Install Docker engine
On Ubuntu
sudo apt-get update
sudo apt-get install ca-certificates curl gnupg
sudo install -m 0755 -d /etc/apt/keyrings
curl -fsSL https://download.docker.com/linux/ubuntu/gpg | sudo gpg --dearmor -o /etc/apt/keyrings/docker.gpg
sudo chmod a+r /etc/apt/keyrings/docker.gpg
echo \
"deb [arch="$(dpkg --print-architecture)" signed-by=/etc/apt/keyrings/docker.gpg] https://download.docker.com/linux/ubuntu \
"$(. /etc/os-release && echo "$VERSION_CODENAME")" stable" | \
sudo tee /etc/apt/sources.list.d/docker.list > /dev/null
sudo apt-get update
sudo apt-get install docker-ce docker-ce-cli containerd.io docker-buildx-plugin docker-compose-plugin
sudo docker run hello-world
See detailed installation instruction on Docker Engine Installation (Ubuntu)
On Debian
sudo apt-get update
sudo apt-get install ca-certificates curl gnupg
sudo install -m 0755 -d /etc/apt/keyrings
curl -fsSL https://download.docker.com/linux/debian/gpg | sudo gpg --dearmor -o /etc/apt/keyrings/docker.gpg
sudo chmod a+r /etc/apt/keyrings/docker.gpg
echo \
"deb [arch="$(dpkg --print-architecture)" signed-by=/etc/apt/keyrings/docker.gpg] https://download.docker.com/linux/debian \
"$(. /etc/os-release && echo "$VERSION_CODENAME")" stable" | \
sudo tee /etc/apt/sources.list.d/docker.list > /dev/null
sudo apt-get update
sudo apt-get install docker-ce docker-ce-cli containerd.io docker-buildx-plugin docker-compose-plugin
sudo docker run hello-world
Please see detailed installation instruction on Docker Engine Installation (Debian)
Add current user into docker group to avoid explicitly use sudo
sudo groupadd docker
sudo usermod -aG docker $USER
newgrp docker
sudo setfacl -m user:$USER:rw /var/run/docker.sock
## test if it works
docker run hello-world
Change the default folder of docker (optional)
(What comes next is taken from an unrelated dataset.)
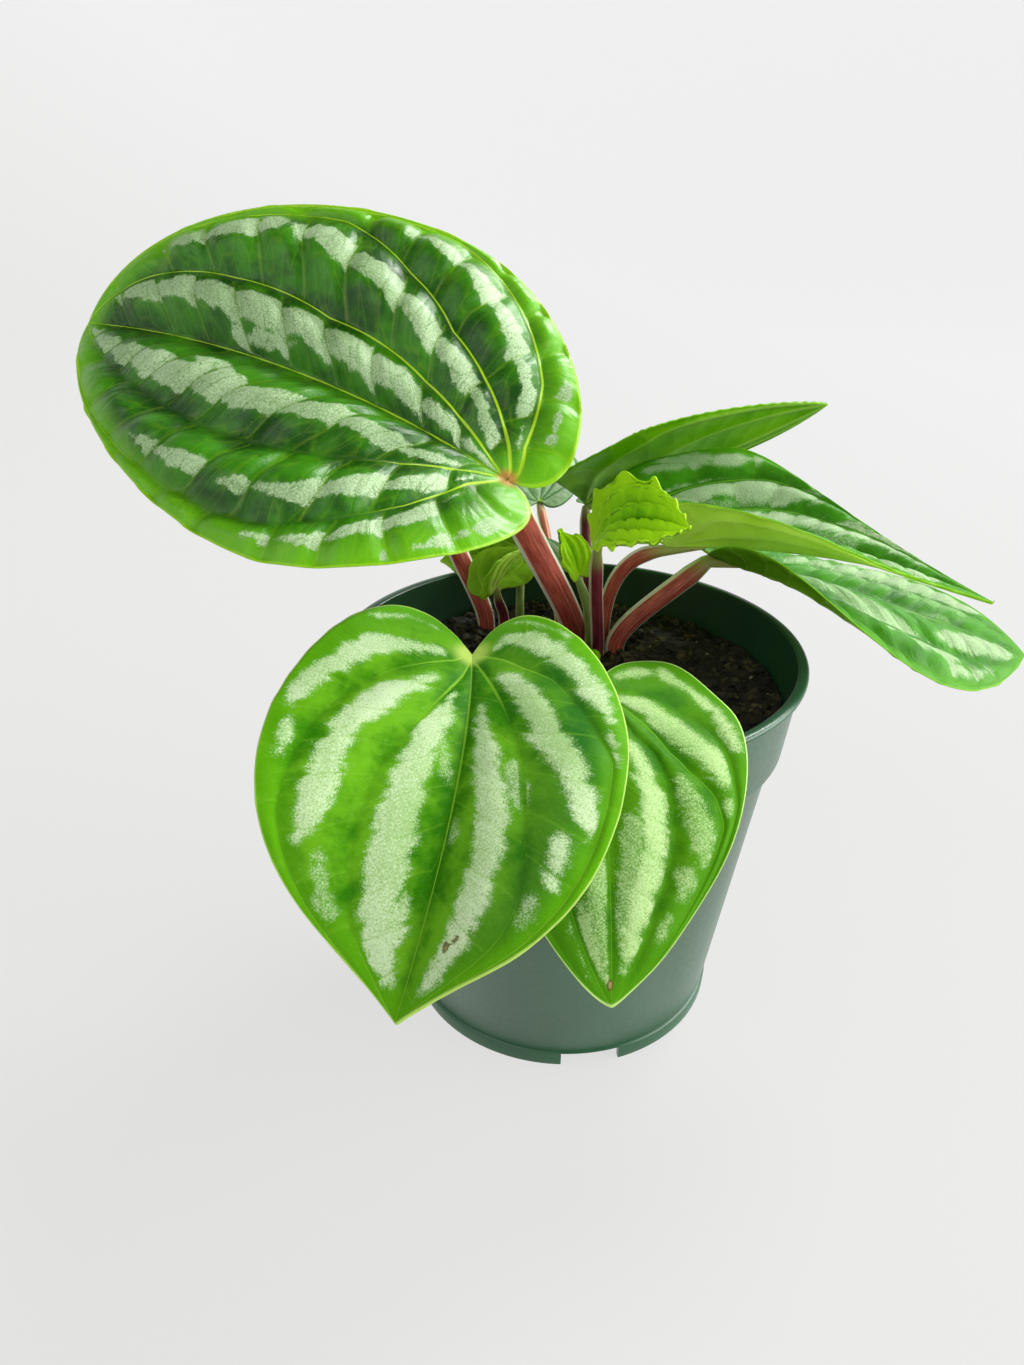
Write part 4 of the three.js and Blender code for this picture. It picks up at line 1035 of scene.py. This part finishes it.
SATIN = leaf_top(
    "satin_banded_leaf", deep="#2e7004", fresh="#48941a", edge="#4e9810", silver="#94b680",
    lit="#c4dcae", vein="#66a828", rim="#7cba20", gloss=0.35, sheen=0.08, glint=0.7, crisp=1.5,
    feather=1.4, cut=0.15, vein_mm=0.16)
PALE = leaf_top(
    "pale_silver_leaf", deep="#6d9c60", fresh="#8cb07c", edge="#9cc08e", silver="#a9c0a0",
    lit="#cbdcc0", vein="#5c8a4e", rim="#4f7a44", glint=0.4)
YOUNG = leaf_top(
    "lime_young_leaf", deep="#4e9600", fresh="#84c808", edge="#9cd810", silver="#8fcf30",
    lit="#a8dc4a", vein="#a4d81c", rim="#b0e42c", gloss=0.3, haze=0.0, cross_tint=0.25, spacing=3.2)
YOUNG_MATT = leaf_top(
    "yellow_green_young_leaf", deep="#568e08", fresh="#70a618", edge="#88bc22", silver="#8fc040",
    lit="#a4cc58", vein="#9cc43c", rim="#a0cc40", haze=0.0, cross_tint=0.2, spacing=3.0)
RED = petiole("red_ribbed_petiole", "#d87460", "#943026", "#e4e2c8", "#9cae58")
MAROON = petiole("maroon_ribbed_petiole", "#8c3442", "#501624", "#c8c5a6", "#8a9c50")
SALMON = petiole("salmon_petiole", "#d98a5c", "#b8643c", "#dcc8a0", "#b4b878")
GREEN = petiole("pale_green_petiole", "#8fae54", "#6f9038", "#bccf8c", "#8cb44c")

# name: top, underside, leaf slot, stalk, stalk slot
FINISHES = {
    "high_left": (QUILTED, UNDER, "leaf", RED, "red_stalk"),
    "front_left": (MATT, UNDER, "leaf", RED, "red_stalk"),
    "front_right": (BRIGHT, UNDER, "leaf", RED, "red_stalk"),
    "right_upper": (SATIN, UNDER_LIME, "leaf", RED, "red_stalk"),
    "right_lower": (SATIN, UNDER, "leaf", RED, "red_stalk"),
    "back_right": (SATIN, UNDER_BRIGHT, "leaf", MAROON, "red_stalk"),
    "back_left": (SATIN, UNDER, "leaf", RED, "red_stalk"),
    "young_folded": (YOUNG, UNDER_YOUNG, "young_leaf", MAROON, "red_stalk"),
    "back_pale": (PALE, UNDER, "leaf", SALMON, "red_stalk"),
    "inner_left": (YOUNG_MATT, UNDER_YOUNG, "young_leaf", GREEN, "green_stalk"),
    "inner_cupped": (YOUNG_MATT, UNDER_YOUNG, "young_leaf", MAROON, "red_stalk"),
    "inner_grey": (PALE, UNDER, "leaf", MAROON, "red_stalk"),
    "inner_tiny": (YOUNG, UNDER_YOUNG, "young_leaf", GREEN, "green_stalk"),
}

for name, own in LEAVES.items():
    leaf = {**SHAPE, **own}
    leaf.setdefault("silver", [] if leaf["steps"] else even_silver(leaf))
    top_finish, under_finish, slot, stalk_finish, stalk_slot = FINISHES[name]
    make_blade(name, leaf, top_finish, under_finish)
    make_stalk(name, leaf, stalk_finish)


# ------------------------------------------------------------------ the pot
FOOT_RADIUS = 37.3
NOTCHES = 4
FIRST_NOTCH = -77.6             # degrees from the right, turning left
NOTCH_SIZE = (12, 13.6, 7.2)    # through the foot ring, along it, and high, half of that below the foot
DRAIN_OUT, DRAIN_RADIUS, DRAIN_DEPTH = 26, 4, 9
FLOOR = 3.7                     # height of the underside of the pot's floor


def make_pot():
    # Foot ring, lower step, wall, collar, rolled rim, and back down the inside to the floor.
    profile = [
        (35.4, 3.7), (35.8, 3.3), (35.8, 0.3), (36.1, 0), (37.0, 0), (37.3, 0.3), (37.45, 3.2), (37.3, 3.6),
        (36.85, 3.9), (36.85, 4.3), (37.1, 4.7), (46.6, 69.8), (47.0, 70.3), (47.6, 70.6), (48.2, 71.0),
        (48.6, 71.8), (50.5, 87.9), (50.7, 88.25), (51.5, 88.35), (51.85, 88.6), (52.0, 89.0), (52.0, 89.4),
        (51.8, 89.8), (51.4, 90), (50.2, 90), (49.7, 89.7), (49.4, 88.2), (47.1, 72.8), (45.3, 70.4),
        (35.3, 5.5), (34.9, 5.2),
    ]
    piece = turned("nursery_pot", profile, 128)
    for i in range(NOTCHES):
        angle = math.radians(FIRST_NOTCH + 360 / NOTCHES * i)
        way = Vector((math.cos(angle), math.sin(angle), 0))
        deselect()
        bpy.ops.mesh.primitive_cube_add(size=1, location=AXIS + way * FOOT_RADIUS * MM,
                                        rotation=(0, 0, angle))
        bpy.context.object.scale = [length * MM for length in NOTCH_SIZE]
        cut(piece, take("notch"))
        deselect()
        bpy.ops.mesh.primitive_cylinder_add(
            vertices=32, radius=DRAIN_RADIUS * MM, depth=DRAIN_DEPTH * MM,
            location=AXIS + way * DRAIN_OUT * MM + Vector((0, 0, FLOOR * MM)))
        cut(piece, take("drain"))
    smooth(piece, 40)
    piece.data.materials.append(pot_plastic("moulded_green_polypropylene", "#264f34", "#2d5a3d", 0.25))
    piece.data.materials.append(pot_plastic("painted_shade_inner_polypropylene", "#173c22", "#1e4629", 0.1))
    # The second finish, a darker copy of the plastic that is painted shade inside the pot, goes on the
    # faces of the wall that look inwards.
    for face in piece.data.polygons:
        out = face.center - AXIS
        if out.xy.length > 20 * MM and face.normal.xy.dot(out.xy) < -0.5 * out.xy.length:
            face.material_index = 1
    finish_piece(piece, "pot")


# ------------------------------------------------------------------ the soil
def bumpy(x, y, octaves, seed):
    return sum(height * ripple(x, y, size, seed + i) for i, (size, height) in enumerate(octaves))


def soil_height(x, y):
    r = np.hypot(x, y)
    lumps = bumpy(x, y, [(34, 0.6), (13, 0.5), (6, 0.45), (3, 0.3), (1.7, 0.22)], 50)
    return SOIL_TOP + 0.2 + lumps - 0.8 * np.clip((r - 40) / 8, 0, 1) ** 2


SOIL_RADIUS = 47.7
SOIL_FLOOR = 5.6
# The side of the fill, from its top edge down: (drop in mm, share of the radius kept at each step)
SOIL_SIDE = [(6, 0.985), (3.5, 0.955), (60, 0.76)]


def make_soil():
    piece, a, b = grid("peat_fill", 210, 210)
    p, q = 2 * a - 1, 2 * b - 1
    # The square's rings become circles, so that the disc has no pinched middle.
    ring = np.maximum(np.abs(p), np.abs(q))
    turn = np.arctan2(q, p)
    radius = SOIL_RADIUS * ring
    x, y = radius * np.cos(turn), radius * np.sin(turn)
    set_places(piece.data, in_frame(np.stack([x, y, soil_height(x, y)], 1)))
    bpy.ops.object.mode_set(mode="EDIT")
    bpy.ops.mesh.select_mode(type="EDGE")
    bpy.ops.mesh.select_all(action="DESELECT")
    bpy.ops.mesh.select_non_manifold()
    for drop, share in SOIL_SIDE:
        bpy.ops.mesh.extrude_edges_move(TRANSFORM_OT_translate={"value": (0, 0, -drop * MM)})
        bpy.ops.transform.resize(value=(share, share, 1), center_override=tuple(AXIS))
    bpy.ops.mesh.edge_face_add()
    bpy.ops.mesh.select_all(action="SELECT")
    bpy.ops.mesh.normals_make_consistent(inside=False)
    bpy.ops.object.mode_set(mode="OBJECT")
    mesh = piece.data
    flat = places(mesh)
    flat[:, 2] = np.maximum(flat[:, 2], AXIS.z + SOIL_FLOOR * MM)
    set_places(mesh, flat)
    smooth(piece)
    mesh.materials.append(peat("damp_peat", "#0f0b06", "#463c24"))
    finish_piece(piece, "soil")


def scatter(name, count, sizes, squash, finish, seed, spread=46.5):
    """Angular crumbs strewn over the peat, each from a twenty-faced lump with its corners moved."""
    rng = random.Random(seed)
    deselect()
    bpy.ops.mesh.primitive_ico_sphere_add(subdivisions=1, radius=1)
    lump = take("crumb")
    base = places(lump.data)
    faces = [tuple(face.vertices) for face in lump.data.polygons]
    bpy.data.objects.remove(lump, do_unlink=True)
    points, polygons = [], []
    for _ in range(count):
        r, turn = spread * math.sqrt(rng.random()), rng.uniform(0, math.tau)
        x, y = r * math.cos(turn), r * math.sin(turn)
        size = rng.uniform(*sizes)
        z = float(soil_height(np.array([x]), np.array([y]))[0])
        shape = np.array([size * rng.uniform(*limits) for limits in squash])
        heading = Matrix.Rotation(rng.uniform(0, math.tau), 3, "Z")
        spin = np.array(heading @ Matrix.Rotation(rng.uniform(-0.5, 0.5), 3, "X"))
        corners = base * np.array([[rng.uniform(0.7, 1.25)] for _ in base]) * shape
        start_at = len(points)
        points.extend((corners @ spin.T + (x, y, z + 0.25 * size * squash[2][0])).tolist())
        polygons.extend(tuple(start_at + k for k in face) for face in faces)
    mesh = bpy.data.meshes.new(name)
    mesh.from_pydata(in_frame(points).tolist(), [], polygons)
    piece = bpy.data.objects.new(name, mesh)
    bpy.context.scene.collection.objects.link(piece)
    mesh.materials.append(finish)
    finish_piece(piece, "soil")


make_pot()
make_soil()
# name, how many, size in mm, limits of length, width and height as shares of it, finish, seed
for name, count, sizes, squash, finish, seed in (
    ("peat_crumbs", 1100, (0.5, 1.7), ((0.7, 1.4), (0.6, 1.1), (0.5, 0.9)),
     ("peat_crumb", "#0f0b06", "#75683c"), 71),
    ("perlite_bits", 70, (0.3, 0.8), ((0.8, 1.3), (0.7, 1.1), (0.6, 0.9)),
     ("dusty_perlite", "#7a7050", "#b8ae8a"), 72),
    ("bark_chips", 26, (0.9, 2.2), ((1.2, 2.2), (0.4, 0.7), (0.25, 0.45)),
     ("pine_bark", "#33261a", "#7a6238"), 73),
):
    scatter(name, count, sizes, squash, peat(*finish), seed)


# ------------------------------------------------------------------ the bud
BUD_FOOT = (5.8, 10.2, 79.6)
BUD_HEIGHT = 4.4
BUD_FRILLS = 7
# (share of its height, radius in mm)
BUD_PROFILE = [(0, 0.7), (0.2, 1.2), (0.45, 1.5), (0.7, 1.35), (0.85, 1.0), (1, 0.0)]


def make_bud():
    piece, a, b = grid("bud_frill", 56, 18)
    foot_x, foot_y, foot_z = BUD_FOOT
    turn = a * math.tau
    folds = np.cos(BUD_FRILLS * turn)
    radius = np.interp(b, *zip(*BUD_PROFILE))
    radius *= 1 + 0.16 * folds * np.clip(b * 3, 0, 1) * (b < 0.99)
    radius[b < 0.001] = 0
    x = foot_x + radius * np.cos(turn)
    y = foot_y + radius * np.sin(turn)
    z = foot_z + b * BUD_HEIGHT + 0.35 * folds * np.clip(b * 2, 0, 1) * (1 - b) * 2
    set_places(piece.data, in_frame(np.stack([x, y, z], 1)))
    # The marks that a leaf's finish reads, set far from any vein, margin, silver or scar.
    marks = dict(silver=-9, haze=-9, vein=5, phase=0.5, rim=5, run=0.5, ridge=0.5, side=0, scar=9)
    for key, number in marks.items():
        mark(piece.data, key, np.full(len(z), float(number)))
    weld(piece, 2e-6, outward=True)
    smooth(piece)
    piece.data.materials.append(YOUNG)
    finish_piece(piece, "bud")


make_bud()


# ------------------------------------------------------------------ floor, light and camera
SHEET_SIZE = 8        # metres, as the next three are
FLAT_RADIUS = 1.2
LONGEST_CLIMB = 3
CLEARANCE = 0.0002    # under the pot's foot
STEEPNESS = 0.32      # height of the sheet one metre into its climb


def make_stage():
    """A seamless sheet: flat under the pot, sweeping up far off all round."""
    piece, a, b = grid("pale_sweep", 60, 60)
    x, y = SHEET_SIZE * (a - 0.5), SHEET_SIZE * (b - 0.5)
    climb = np.clip(np.hypot(x, y) - FLAT_RADIUS, 0, LONGEST_CLIMB)
    set_places(piece.data, np.stack([x, y, STEEPNESS * climb**2 - CLEARANCE], 1))
    smooth(piece)
    piece.data.materials.append(lit_sheet())


make_stage()

world = bpy.data.worlds.new("soft_studio")
bpy.context.scene.world = world
world.use_nodes = True
sky = world.node_tree.nodes["Background"]
sky.inputs["Color"].default_value = colour("#f4f4f4")
sky.inputs["Strength"].default_value = 0.2


def soft_sun(name, place, spread, power):
    """A broad, even light from far off in the direction of `place`."""
    deselect()
    bpy.ops.object.light_add(type="SUN", location=place)
    lamp = bpy.context.object
    lamp.name = name
    lamp.data.angle = math.radians(spread)
    lamp.data.energy = power
    lamp.rotation_euler = Vector(place).to_track_quat("Z", "Y").to_euler()


# name, way it comes from, spread in degrees, power
for lamp in (
    ("window", (0.5, 0.62, 0.66), 20, 2.4),
    ("front_fill", (-0.5, -0.6, 0.62), 50, 0.9),
    ("right_fill", (0.9, -0.2, 0.6), 50, 0.5),
):
    soft_sun(*lamp)

YAW, PITCH, ROLL = math.radians(-3.5), math.radians(27.45), math.radians(0.25)
CAMERA = Vector((0, -0.207, 0.1875))        # metres from the pot's axis and foot
FOCAL, PHOTO_HEIGHT = 1025, 1365            # pixels of the photo
SENSOR = 36                                 # mm, the longer side

forward = Vector((math.sin(YAW) * math.cos(PITCH), math.cos(YAW) * math.cos(PITCH), -math.sin(PITCH)))
level = forward.cross(Vector((0, 0, 1))).normalized()
upright = level.cross(forward)
right = math.cos(ROLL) * level + math.sin(ROLL) * upright
up = -math.sin(ROLL) * level + math.cos(ROLL) * upright
camera_data = bpy.data.cameras.new("photo_camera")
camera = bpy.data.objects.new("photo_camera", camera_data)
bpy.context.scene.collection.objects.link(camera)
camera_data.sensor_width = SENSOR
camera_data.lens = FOCAL / PHOTO_HEIGHT * SENSOR
camera_data.clip_start = 0.005
facing = Matrix((right, up, -forward)).transposed().to_4x4()
camera.matrix_world = Matrix.Translation(AXIS + CAMERA) @ facing
bpy.context.scene.camera = camera
bpy.context.scene.view_settings.view_transform = "Standard"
By default docker save its cache files and logs to /var/lib/docker. Sometimes this can be problematic due to the limited space of /var/lib. In this case, we need to change this default folder to a custom folder with a large space. Please refer https://www.ibm.com/docs/en/z-logdata-analytics/5.1.0?topic=compose-relocating-docker-root-directory for how to change the root directory of docker.
Configure GPU support for Docker (optional, only for GPU-machine)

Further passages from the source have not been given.